There are two sizes of the guitar; both are the same form – a three stringed lute of wood hollow body. The guitar is fretless, and the strings are bound to the neck by a wrapped bands of elastic. The larger, with a deeper resonance, is used for “listening” while the smaller, with a brighter and tinnier sound embodies a more lively sound, suitable for dancing. Amplification is achieved with the standard microphone of West Africa – a transducer microphone furnished from the Casio watch. The guitarist sits with a knee bent the guitar held between the legs, a seemingly acrobatic position (photo needed!).

Ali Ag Mooman is a griot from Timbouctou. While the griots still hold a strong role in society (no marriage would be possible without one), they are often marginalized in the market. The traditional music is not sought after with the fervor as the modern sounds.

Ali plays some songs while his brother explains (in French, translations below).

Adernibah

“This is in the desert, there is a group of guitarists that had lost their route, and they played this song for 20 days. Adernibah in Tamashek is people who are lost in the desert. It is a song known in the entire world.”

Two Songs


“This is the first song of the Tuareg. It’s called “Yona”. The beginning of the (Tuareg) guitar, this is it!”

Takoba


“This is from a grand leader, called Hawadine.”

Hawadi

“This is called y’addi. This is the song uniquely for the Tuareg. If there is a war, this song is played.
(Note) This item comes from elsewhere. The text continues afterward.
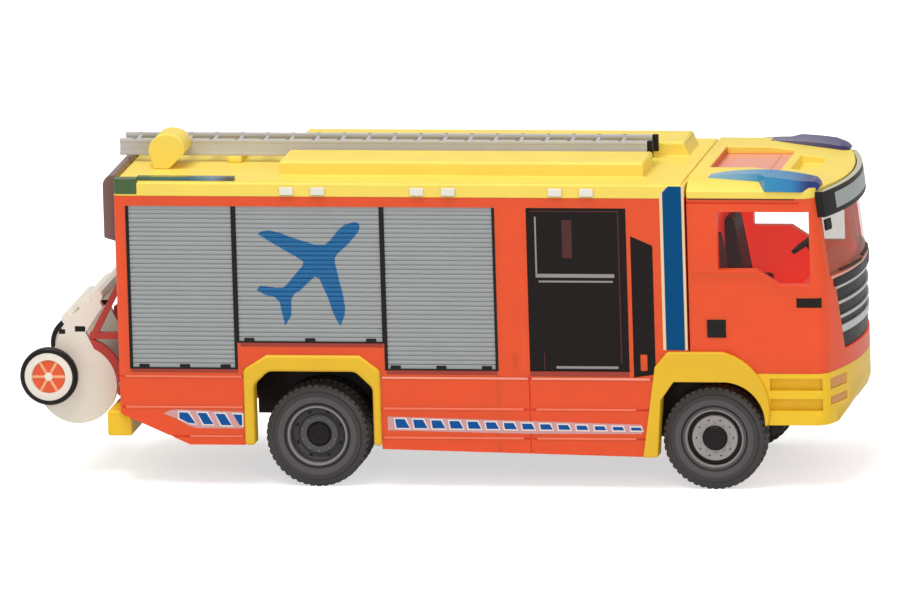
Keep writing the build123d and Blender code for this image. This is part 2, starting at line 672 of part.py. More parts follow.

It’s like a drug, this song, and if they hear it they march straight!”

Lastly, a recording of Ali Ag Mooma (thardint), Moussa (Calabass), and myself (guitar) in an evening soiree/cassette recording, performed at his house by the “Gare Goundam.” As the night progresses, all the neighbors trickle in, drawn by the buzzing of the guitar – the best promotion, and how most soirees are “advertised” in the desert towns and the nomad ‘acampaments.’

This is a popular song titled Chebibah, which means “the youth” in Arabic. It was originally composed by an Algerian, but is a standard for Tamashek guitar.

Chebibah

A million and one stars

Wednesday, July 29th, 2009


The desert north of the river Niger is a scrubby dry place. Along the border with Mauritanian and Mali, there are a mixture of Maurs, Berbiche, and Tamashek (Tuareg). I meet a group of Kalashnikov carrying youths (military). The zone is in a state of continuous tension, as rebel raids have been frequent and recent as a few months ago. There is a clear division between the Bambara and the Tamashek officers, even though this is likely to be denied.

Ag Said singing independence songs in the truck

I stay a few days in Gargando, a tiny and unassuming village, known in the region primarily for it’s brackish water. The youth have come back for vacation. In the late evening, we sit around and play songs on my guitar.

Night Soiree with youth

Night Soiree 2

Night Soiree 3

During the day, the heat is too oppressive to move. Later, by the afternoon, there is millet to pound and cows to feed. But there is lot of time to sit around too and play with the microphone.

Young girl raps (in tamashek)

Unknown song

At night, under the stars, the old bearded patriarch Abdullahi tells me, in a deep cinematic voice: “In America you sleep in five star hotels. Here in the desert, we have a million and one.” And his laugh bellows out over the white sand.